• WRITTEN INSTRUCTION: Starting with the line that contains "Continue the Blender" and stopping after the line that contains "self.place, self.parent, self.tuft, self.heading", output every line exactly as it stands.

Scripts that build objects:
● ● ● ●

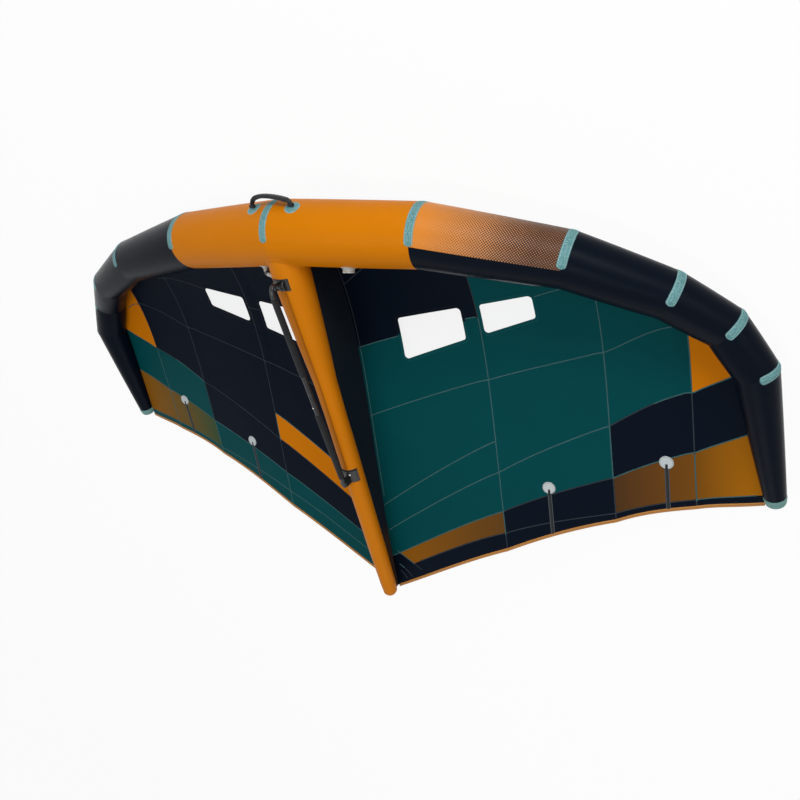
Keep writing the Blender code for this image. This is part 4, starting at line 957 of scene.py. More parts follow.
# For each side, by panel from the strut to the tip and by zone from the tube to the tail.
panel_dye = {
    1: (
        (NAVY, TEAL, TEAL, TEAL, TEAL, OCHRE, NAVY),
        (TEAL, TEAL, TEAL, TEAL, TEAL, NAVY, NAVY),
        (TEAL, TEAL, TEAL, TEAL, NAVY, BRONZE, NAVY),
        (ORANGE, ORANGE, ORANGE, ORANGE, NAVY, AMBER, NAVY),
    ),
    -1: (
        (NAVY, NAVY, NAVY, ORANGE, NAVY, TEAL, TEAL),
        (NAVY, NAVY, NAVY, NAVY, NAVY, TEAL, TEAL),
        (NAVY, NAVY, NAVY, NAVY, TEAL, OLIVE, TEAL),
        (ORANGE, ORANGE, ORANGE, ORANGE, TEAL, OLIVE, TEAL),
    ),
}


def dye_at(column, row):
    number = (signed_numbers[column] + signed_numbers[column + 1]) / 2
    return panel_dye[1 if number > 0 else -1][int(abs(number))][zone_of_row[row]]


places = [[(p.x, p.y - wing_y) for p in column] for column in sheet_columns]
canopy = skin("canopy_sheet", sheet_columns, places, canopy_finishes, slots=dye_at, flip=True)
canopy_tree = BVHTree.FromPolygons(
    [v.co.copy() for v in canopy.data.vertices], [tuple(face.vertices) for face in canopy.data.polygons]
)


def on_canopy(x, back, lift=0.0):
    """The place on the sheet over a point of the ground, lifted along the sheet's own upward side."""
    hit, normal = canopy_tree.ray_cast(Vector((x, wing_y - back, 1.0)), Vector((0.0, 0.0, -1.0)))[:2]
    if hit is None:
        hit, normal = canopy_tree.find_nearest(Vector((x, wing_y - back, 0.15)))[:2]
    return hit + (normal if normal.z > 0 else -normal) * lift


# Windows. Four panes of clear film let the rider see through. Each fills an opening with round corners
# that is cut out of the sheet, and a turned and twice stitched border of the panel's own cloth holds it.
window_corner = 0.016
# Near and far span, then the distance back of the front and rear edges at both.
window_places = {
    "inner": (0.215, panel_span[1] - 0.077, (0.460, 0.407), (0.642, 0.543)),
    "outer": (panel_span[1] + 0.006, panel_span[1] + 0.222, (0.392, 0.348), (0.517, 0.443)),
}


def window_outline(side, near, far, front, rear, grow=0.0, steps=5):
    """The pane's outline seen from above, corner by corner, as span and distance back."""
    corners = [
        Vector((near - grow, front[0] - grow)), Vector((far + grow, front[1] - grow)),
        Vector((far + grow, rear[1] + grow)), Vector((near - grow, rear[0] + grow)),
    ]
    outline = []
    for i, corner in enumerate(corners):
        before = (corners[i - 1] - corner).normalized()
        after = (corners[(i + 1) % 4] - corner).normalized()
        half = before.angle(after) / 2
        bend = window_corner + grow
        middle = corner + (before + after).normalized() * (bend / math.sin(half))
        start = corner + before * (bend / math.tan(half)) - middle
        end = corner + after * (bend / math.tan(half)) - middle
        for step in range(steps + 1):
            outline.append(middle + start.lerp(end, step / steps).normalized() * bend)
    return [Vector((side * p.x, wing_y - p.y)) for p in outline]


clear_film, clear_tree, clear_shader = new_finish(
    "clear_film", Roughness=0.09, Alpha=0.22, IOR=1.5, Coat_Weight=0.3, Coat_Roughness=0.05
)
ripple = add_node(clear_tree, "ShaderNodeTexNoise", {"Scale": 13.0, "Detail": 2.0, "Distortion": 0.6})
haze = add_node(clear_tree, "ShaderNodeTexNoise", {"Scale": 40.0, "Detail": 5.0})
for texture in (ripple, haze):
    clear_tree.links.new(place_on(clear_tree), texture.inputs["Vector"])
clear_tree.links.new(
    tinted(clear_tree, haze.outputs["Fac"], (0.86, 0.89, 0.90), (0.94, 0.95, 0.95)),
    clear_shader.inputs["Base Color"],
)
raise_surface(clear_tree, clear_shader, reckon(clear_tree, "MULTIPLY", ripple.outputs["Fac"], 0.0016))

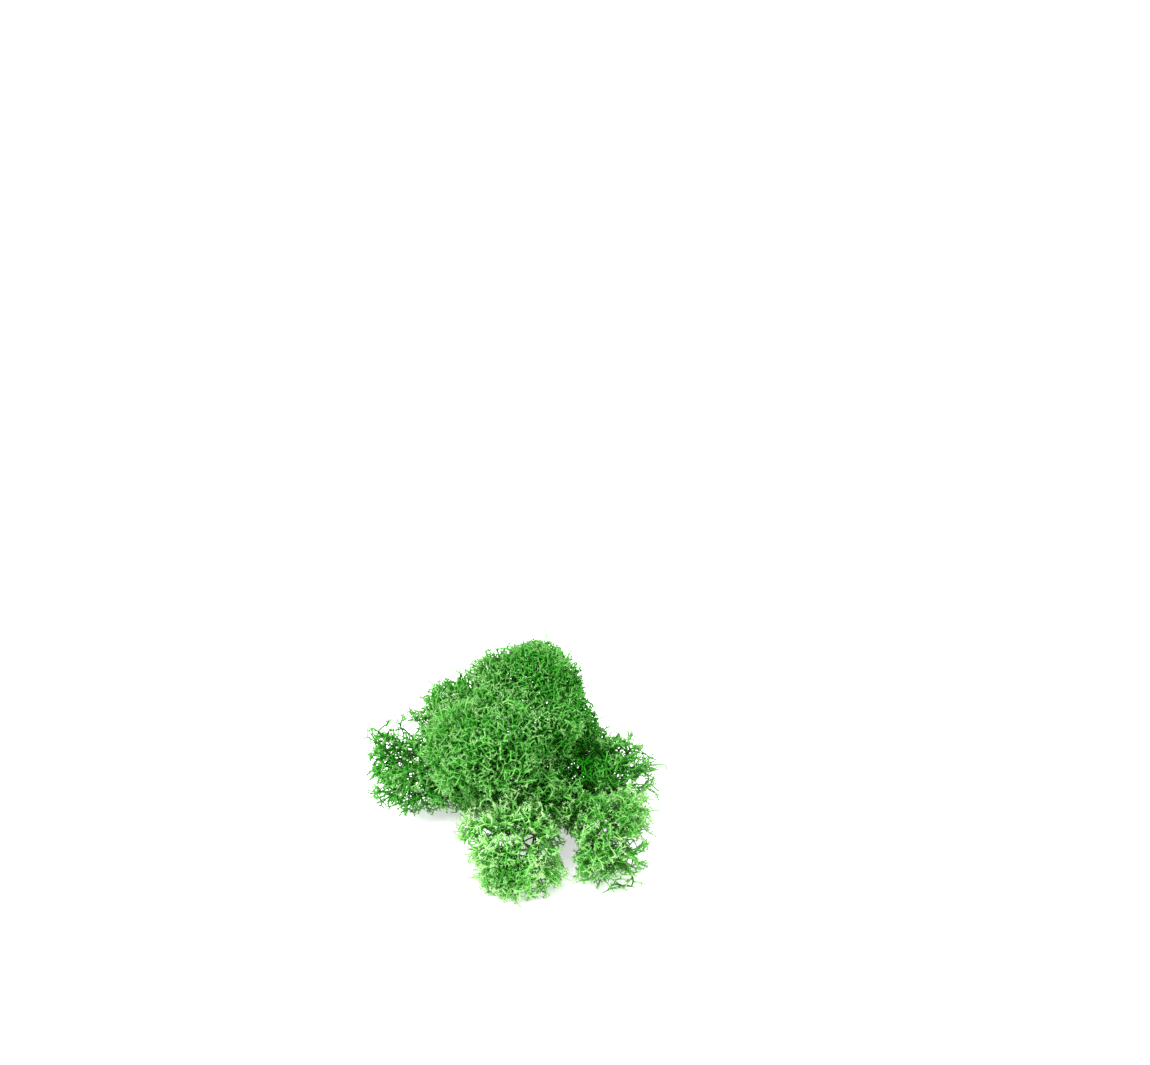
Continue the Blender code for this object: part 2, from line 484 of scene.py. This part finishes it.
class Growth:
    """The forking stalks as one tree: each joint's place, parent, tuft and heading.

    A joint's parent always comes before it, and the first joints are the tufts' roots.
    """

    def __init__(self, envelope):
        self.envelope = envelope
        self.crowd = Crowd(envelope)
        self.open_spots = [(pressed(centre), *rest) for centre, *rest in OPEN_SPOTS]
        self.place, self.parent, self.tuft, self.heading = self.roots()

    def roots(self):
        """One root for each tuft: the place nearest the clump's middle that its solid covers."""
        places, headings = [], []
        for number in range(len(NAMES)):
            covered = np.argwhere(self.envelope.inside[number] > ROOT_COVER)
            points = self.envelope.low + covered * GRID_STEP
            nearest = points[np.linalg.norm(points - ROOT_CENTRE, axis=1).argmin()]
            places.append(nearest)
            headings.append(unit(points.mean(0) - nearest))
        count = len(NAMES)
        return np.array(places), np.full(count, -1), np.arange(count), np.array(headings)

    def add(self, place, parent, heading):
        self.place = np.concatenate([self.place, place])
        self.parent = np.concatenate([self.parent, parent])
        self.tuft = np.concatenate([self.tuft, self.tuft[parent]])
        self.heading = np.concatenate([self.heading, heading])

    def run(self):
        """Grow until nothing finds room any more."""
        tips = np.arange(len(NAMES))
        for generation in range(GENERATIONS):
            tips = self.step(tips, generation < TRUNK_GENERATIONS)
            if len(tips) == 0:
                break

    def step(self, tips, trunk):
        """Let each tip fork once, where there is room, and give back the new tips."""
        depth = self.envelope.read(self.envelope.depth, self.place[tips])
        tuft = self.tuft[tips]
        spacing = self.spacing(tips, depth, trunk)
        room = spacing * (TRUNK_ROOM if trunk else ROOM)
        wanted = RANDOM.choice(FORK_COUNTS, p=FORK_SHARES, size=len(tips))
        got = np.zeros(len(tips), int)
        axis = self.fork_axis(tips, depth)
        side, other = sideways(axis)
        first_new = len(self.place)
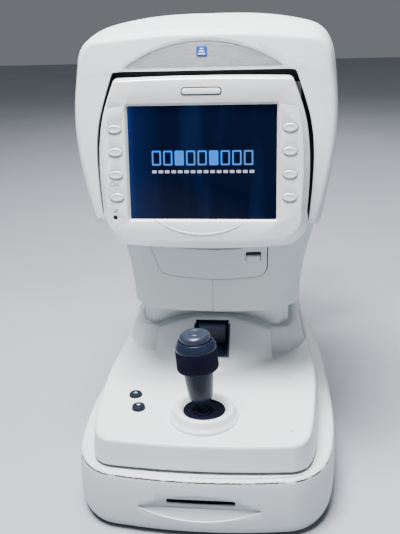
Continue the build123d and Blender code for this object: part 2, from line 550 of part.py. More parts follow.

● ● ● ●

• WORKED ANSWER:
Continue the Blender code for this object: part 2, from line 484 of scene.py. This part finishes it.
class Growth:
    """The forking stalks as one tree: each joint's place, parent, tuft and heading.

    A joint's parent always comes before it, and the first joints are the tufts' roots.
    """

    def __init__(self, envelope):
        self.envelope = envelope
        self.crowd = Crowd(envelope)
        self.open_spots = [(pressed(centre), *rest) for centre, *rest in OPEN_SPOTS]
        self.place, self.parent, self.tuft, self.heading = self.roots()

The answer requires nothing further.